• WRITTEN INSTRUCTION
Below are entries; tally how many lines hold the string "part" and answer with only that figure.

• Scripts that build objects

◇ ◇ ◇ ◇ ◇

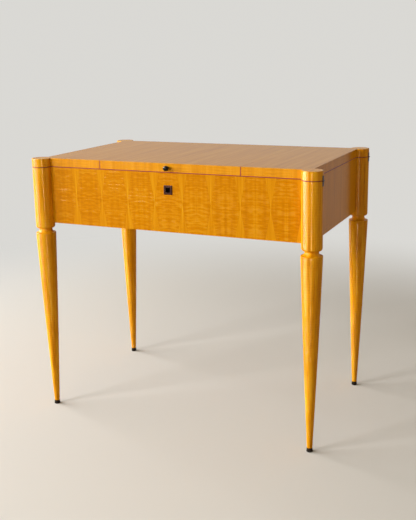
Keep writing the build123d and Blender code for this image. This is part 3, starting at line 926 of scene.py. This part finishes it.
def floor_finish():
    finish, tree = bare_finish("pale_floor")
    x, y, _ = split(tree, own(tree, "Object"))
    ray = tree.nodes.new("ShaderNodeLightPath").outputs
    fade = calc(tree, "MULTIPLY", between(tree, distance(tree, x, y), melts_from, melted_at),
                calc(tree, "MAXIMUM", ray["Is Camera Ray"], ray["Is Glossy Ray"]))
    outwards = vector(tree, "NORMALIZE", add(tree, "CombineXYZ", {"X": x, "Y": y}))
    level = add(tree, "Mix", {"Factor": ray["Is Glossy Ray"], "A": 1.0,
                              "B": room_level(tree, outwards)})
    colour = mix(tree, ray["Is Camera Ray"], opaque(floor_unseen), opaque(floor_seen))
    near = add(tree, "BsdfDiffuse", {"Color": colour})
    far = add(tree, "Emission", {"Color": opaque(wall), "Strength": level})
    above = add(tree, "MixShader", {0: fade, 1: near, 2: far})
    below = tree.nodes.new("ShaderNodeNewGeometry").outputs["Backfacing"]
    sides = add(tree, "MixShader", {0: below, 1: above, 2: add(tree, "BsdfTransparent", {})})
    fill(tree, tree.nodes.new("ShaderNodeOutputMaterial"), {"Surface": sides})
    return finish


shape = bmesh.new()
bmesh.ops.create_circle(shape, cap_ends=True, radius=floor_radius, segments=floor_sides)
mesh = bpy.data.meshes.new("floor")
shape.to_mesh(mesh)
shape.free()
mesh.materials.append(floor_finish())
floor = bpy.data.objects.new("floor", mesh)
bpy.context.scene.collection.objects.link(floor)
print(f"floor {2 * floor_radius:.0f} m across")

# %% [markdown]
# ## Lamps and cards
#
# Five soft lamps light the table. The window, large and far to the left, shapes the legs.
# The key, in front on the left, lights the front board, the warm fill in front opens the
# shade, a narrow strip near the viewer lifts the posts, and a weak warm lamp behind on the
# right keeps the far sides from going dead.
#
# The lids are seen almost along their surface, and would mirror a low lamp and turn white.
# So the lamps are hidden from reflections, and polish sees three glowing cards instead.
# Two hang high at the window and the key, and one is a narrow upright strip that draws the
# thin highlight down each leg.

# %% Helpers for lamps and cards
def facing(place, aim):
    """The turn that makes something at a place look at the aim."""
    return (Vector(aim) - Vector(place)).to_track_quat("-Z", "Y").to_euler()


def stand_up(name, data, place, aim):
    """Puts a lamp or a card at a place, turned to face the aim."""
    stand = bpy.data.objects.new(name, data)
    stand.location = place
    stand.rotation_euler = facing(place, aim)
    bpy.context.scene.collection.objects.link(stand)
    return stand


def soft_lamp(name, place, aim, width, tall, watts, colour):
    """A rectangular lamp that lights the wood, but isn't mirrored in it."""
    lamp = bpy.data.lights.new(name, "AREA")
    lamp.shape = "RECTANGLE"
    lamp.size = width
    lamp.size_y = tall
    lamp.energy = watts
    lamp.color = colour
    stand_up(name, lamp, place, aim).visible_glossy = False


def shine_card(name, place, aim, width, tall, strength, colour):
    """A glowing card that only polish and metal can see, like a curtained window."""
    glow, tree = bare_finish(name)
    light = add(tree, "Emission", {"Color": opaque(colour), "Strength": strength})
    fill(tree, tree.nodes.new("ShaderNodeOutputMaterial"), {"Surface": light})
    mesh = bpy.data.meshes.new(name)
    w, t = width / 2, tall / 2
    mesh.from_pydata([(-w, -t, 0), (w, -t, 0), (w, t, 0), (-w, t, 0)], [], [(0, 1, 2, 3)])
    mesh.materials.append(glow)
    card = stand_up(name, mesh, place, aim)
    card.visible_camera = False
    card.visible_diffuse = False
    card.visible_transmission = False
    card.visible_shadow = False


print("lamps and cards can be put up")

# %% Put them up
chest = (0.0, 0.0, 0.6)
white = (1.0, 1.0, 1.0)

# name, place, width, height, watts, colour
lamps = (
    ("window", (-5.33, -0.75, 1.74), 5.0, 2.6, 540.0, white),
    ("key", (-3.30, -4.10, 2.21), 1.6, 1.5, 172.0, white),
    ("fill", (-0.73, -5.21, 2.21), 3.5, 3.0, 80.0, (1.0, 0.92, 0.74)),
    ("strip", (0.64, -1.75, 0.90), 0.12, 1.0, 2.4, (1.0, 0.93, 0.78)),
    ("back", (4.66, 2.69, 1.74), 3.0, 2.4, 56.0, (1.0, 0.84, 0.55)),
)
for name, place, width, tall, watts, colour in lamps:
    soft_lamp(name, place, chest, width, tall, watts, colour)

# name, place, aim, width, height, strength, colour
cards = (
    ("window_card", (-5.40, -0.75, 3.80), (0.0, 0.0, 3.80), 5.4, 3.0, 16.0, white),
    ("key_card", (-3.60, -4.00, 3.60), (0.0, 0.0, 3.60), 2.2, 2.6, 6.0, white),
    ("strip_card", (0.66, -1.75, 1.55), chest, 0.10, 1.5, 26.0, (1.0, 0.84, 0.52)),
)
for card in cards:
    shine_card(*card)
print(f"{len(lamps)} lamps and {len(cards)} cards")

◇ ◇ ◇ ◇ ◇

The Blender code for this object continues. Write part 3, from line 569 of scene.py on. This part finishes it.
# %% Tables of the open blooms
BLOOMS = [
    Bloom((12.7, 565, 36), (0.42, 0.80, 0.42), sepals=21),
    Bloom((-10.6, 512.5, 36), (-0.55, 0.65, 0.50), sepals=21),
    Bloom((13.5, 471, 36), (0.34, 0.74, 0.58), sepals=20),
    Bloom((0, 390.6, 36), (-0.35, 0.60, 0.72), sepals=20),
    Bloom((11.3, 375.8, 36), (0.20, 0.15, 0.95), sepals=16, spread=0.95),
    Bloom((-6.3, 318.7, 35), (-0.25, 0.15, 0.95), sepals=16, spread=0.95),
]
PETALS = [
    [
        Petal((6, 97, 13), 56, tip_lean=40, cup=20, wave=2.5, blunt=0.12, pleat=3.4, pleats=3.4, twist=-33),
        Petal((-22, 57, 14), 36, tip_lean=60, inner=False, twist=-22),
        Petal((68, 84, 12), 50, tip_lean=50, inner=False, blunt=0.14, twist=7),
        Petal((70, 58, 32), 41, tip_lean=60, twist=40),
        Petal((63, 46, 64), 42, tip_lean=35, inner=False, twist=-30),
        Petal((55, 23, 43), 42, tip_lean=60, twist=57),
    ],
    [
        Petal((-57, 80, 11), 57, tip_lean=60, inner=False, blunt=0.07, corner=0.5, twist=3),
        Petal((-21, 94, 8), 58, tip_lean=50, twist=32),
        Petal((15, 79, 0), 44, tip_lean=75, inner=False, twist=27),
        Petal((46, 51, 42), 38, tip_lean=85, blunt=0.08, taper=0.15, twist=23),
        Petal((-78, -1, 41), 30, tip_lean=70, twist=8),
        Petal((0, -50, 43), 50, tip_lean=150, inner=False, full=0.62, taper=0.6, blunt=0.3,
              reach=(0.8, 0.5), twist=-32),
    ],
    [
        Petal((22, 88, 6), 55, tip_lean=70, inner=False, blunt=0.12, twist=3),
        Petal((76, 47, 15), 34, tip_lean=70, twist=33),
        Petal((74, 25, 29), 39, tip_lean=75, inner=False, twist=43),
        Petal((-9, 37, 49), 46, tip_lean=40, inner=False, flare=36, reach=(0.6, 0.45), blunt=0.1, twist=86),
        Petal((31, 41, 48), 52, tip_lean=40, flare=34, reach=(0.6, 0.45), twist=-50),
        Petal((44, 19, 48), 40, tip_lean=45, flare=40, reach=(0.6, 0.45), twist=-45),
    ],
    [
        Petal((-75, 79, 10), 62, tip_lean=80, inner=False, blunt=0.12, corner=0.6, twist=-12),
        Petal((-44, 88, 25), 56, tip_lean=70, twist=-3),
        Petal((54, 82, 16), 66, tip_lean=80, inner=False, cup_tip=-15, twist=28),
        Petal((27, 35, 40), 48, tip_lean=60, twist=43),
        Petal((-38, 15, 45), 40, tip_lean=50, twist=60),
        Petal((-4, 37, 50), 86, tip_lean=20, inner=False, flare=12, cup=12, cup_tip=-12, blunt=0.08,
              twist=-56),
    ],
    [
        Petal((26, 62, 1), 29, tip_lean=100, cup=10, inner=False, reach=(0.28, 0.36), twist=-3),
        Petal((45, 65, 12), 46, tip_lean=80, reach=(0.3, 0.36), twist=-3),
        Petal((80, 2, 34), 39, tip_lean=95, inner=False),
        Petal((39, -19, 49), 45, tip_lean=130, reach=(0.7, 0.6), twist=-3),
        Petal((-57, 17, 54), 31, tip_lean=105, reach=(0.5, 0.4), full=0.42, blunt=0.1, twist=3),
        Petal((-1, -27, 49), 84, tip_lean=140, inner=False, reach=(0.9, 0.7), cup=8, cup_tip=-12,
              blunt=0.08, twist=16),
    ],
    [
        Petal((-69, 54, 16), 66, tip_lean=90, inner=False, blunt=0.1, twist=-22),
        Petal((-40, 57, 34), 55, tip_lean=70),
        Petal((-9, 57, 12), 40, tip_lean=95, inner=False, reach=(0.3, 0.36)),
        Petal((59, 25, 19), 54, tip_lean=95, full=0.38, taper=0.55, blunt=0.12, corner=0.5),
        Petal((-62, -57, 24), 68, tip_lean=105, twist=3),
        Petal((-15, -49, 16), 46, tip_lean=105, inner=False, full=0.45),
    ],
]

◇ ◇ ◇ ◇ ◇

• EXERCISE OUTPUT
2